L’abandon du droit de traite sur le port de Cosnac, dont le texte est publié ici, constitue une nouvelle preuve du vif désir de Louis XI de terminer cette affaire coûte que coûte. Elle lui tenait tellement à cœur que, sans attendre la signature du traité, dès le 2 août, de Sablé, il écrivait au sire de Bressuire, lui annonçant qu’il venait de nommer gouverneur de Montaigu le sr de Blanchefort, et le pressant d’envoyer dans la place le plus diligemment possible une garnison et « trente ou quarante gentilshommes bien seurs, et qu’ilz y soient samedi prochain, bien habillez et en bon point, etc. ». (J. Vaësen, Lettres de Louis XI, t. V, p. 163.) La mort inattendue de Louis de Belleville ne changea rien aux projets de Louis XI de transformer Montaigu en une grande place de guerre, pour protéger la frontière de Bretagne ; mais elle détermina des changements dans les compensations offertes à la veuve, aux enfants et aux frères du défunt, lesquelles en définitive furent beaucoup moins avantageuses pour ceux-ci que les conventions du traité de Sablé.

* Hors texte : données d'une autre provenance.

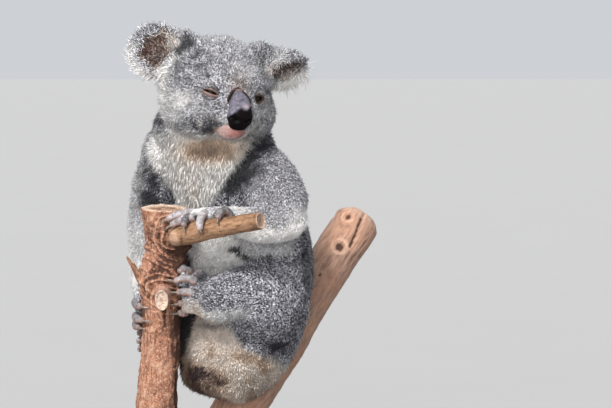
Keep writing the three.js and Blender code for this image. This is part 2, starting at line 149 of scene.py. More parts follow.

Les négociations se poursuivirent pendant plusieurs années et donnèrent lieu à deux nouveaux traités, l’un confirmé par lettres patentes datées de Senlis, mai 1474, dont on trouvera le texte plus loin (n° MDXXXIV) et l’autre, où il n’est plus question que de la terre et seigneurie de Montmorillon à attribuer à la veuve et aux enfants de Louis de Belleville, fut conclu au mois d’avril 1479. Notre prochain volume contiendra plusieurs actes relatifs à cette affaire, nous en signalerons d’autres conservés dans les layettes du Trésor des chartes, au Parlement, à la Chambre des comptes, etc., et nous en profiterons pour faire, dans la prochaine introduction, une étude sur cette période de l’histoire de Montaigu.

2 Sic. Conac, d’après la manchette de l’époque ; c’est aujourd’hui Saint-Thomas-de-Conac, petit port sur la Gironde.